Roadwarden é também a modernização dos RPGs à base de texto, pondo de parte tudo o que são ecrãs de combate. Parte de mim até gostava de ver ali um ecrã de combate com um sistema mais convencional que estamos habituados a ver, mas isso seria fugir muito à direção do jogo, com combates que podem nem ser sempre claros, mas dão-nos toda a informação necessária para lidar com eles. Os visuais estão mesmo nos cenários ilustrados, onde vemos a progressão do dia nas pequenas nuances das cores, onde adorei ver pequenos pormenores como algumas alterações nos objetos presentes, ou partes dos cenários, devido às ações que tomei.
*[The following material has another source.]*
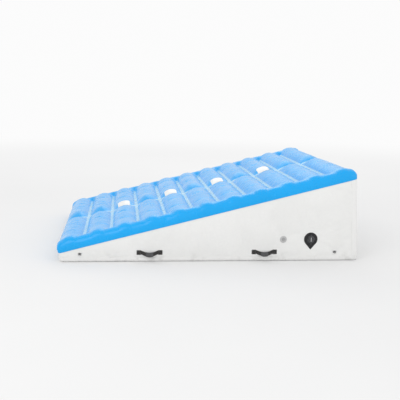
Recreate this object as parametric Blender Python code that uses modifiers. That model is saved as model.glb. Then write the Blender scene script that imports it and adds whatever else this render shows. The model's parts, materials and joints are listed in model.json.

Fico curioso com o que o jogo irá-me mostrar se voltar a jogar do início, tomando decisões diferentes não só para a minha personagem como para as escolhas que tomei, dando-me vontade de explorar tudo novamente do início com o conhecimento que tenho sobre os eventos que decorrem. Roadwarden é certamente um jogo que irei visitar novamente no futuro, numa altura em que não hajam tantos lançamentos, pois merece muito o nosso tempo!